On the other side of the argument is Tesla's decision to outsource one of the most critical parts of its cars -- the electric-battery powertrain.

Tesla's electronics supplier, Panasonic, is helping Tesla build the "gigafactory," a lithium ion battery system plant near Reno, Nev., 240 miles from the Tesla plant. The gigafactory sits close to the Nevada-California state line, safely outside California for regulatory and legal purposes, but as close to Tesla as possible.

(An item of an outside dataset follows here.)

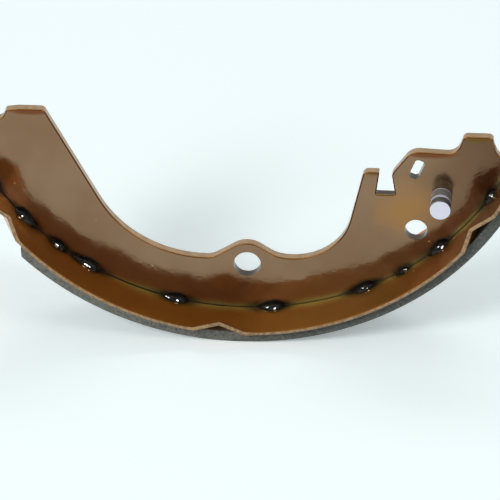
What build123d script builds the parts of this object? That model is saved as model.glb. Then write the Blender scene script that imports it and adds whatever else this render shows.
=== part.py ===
from build123d import *
from math import cos, degrees, hypot, radians, sin, tan
import os

# Drum brake shoe, standing on its lining like a cradle. Millimetres, +Z up.
# The web lies in the XZ plane, +Y points away from the lever pin's side, and the origin is
# the centre of the hold-down hole at the middle of the web's thickness.
# Angles are measured about the drum's axis, from straight down, positive towards +X.

# Drum and shoe ring
drum_radius = 114.3           # the lining's outer face matches a 228.6 mm drum
lining_thickness = 4.0
rim_thickness = 1.5
rim_width = 41.0
rim_edge_chamfer = 0.25
rim_corner_round = 2.0        # plan rounding at the rim's four corners
rim_left_angle = -70.2
rim_right_angle = 66.6

# Friction lining, bonded to the rim
lining_width = 35.8
lining_left_angle = -46.1
lining_right_angle = 62.5
lining_lead_depth = 2.1       # chamfer at each end, radially
lining_lead_run = 2.6         # the same chamfer, along the arc

# Stamped web
web_thickness = 3.8
web_edge_chamfer = 0.45       # broken edge of the stamping, on both faces
web_left_angle = -69.6
web_right_angle = 65.8

# Locating nibs pressed into both edges of the rim
nib_angles = (-53.5, -3.9, 54.3)
nib_depth = 3.8
nib_half_width = 9.7
nib_reach = 9.0               # how far each nib runs in from the rim's edge
nib_crest_round = 1.6
nib_root_round = 5.0
nib_foot_share = 1.5          # wedge's foot beyond the root corners, in half widths
nib_bite_share = 0.25         # wedge's bite into the rim, of the rim's thickness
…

The former Toyota executive observes that the gigafactory is a supply chain improvement over what Toyota had at NUMMI. NUMMI relied on powertrains being shipped from Toyota's engine operations in the eastern U.S., more than 2,000 miles away, at considerable expense. By contrast, Tesla will ship its powertrain only 240 miles, starting next year.

Chowdhry believes the supply chain picture will continue to evolve as Tesla ramps up production.

"In the early days at Tesla, nobody wanted to even do business with them," he says. "They were unknown. You didn't know if they were going to fail.

"Now they're gaining speed and suppliers see them as a good customer to grow with," he says.

"So I believe, over time, you'll see a lot more suppliers getting close to them."

Challenges in supplying Tesla
  • Tesla’s Fremont, Calif., plant is 2,000 miles from the center of U.S. parts production.

  • There are no other California auto assembly plants.

  • Tesla’s premium-segment market is low volume.

  • Tesla remains an unproven customer in the industry.

  • Suppliers are uncertain about Tesla’s quest for vertical integration.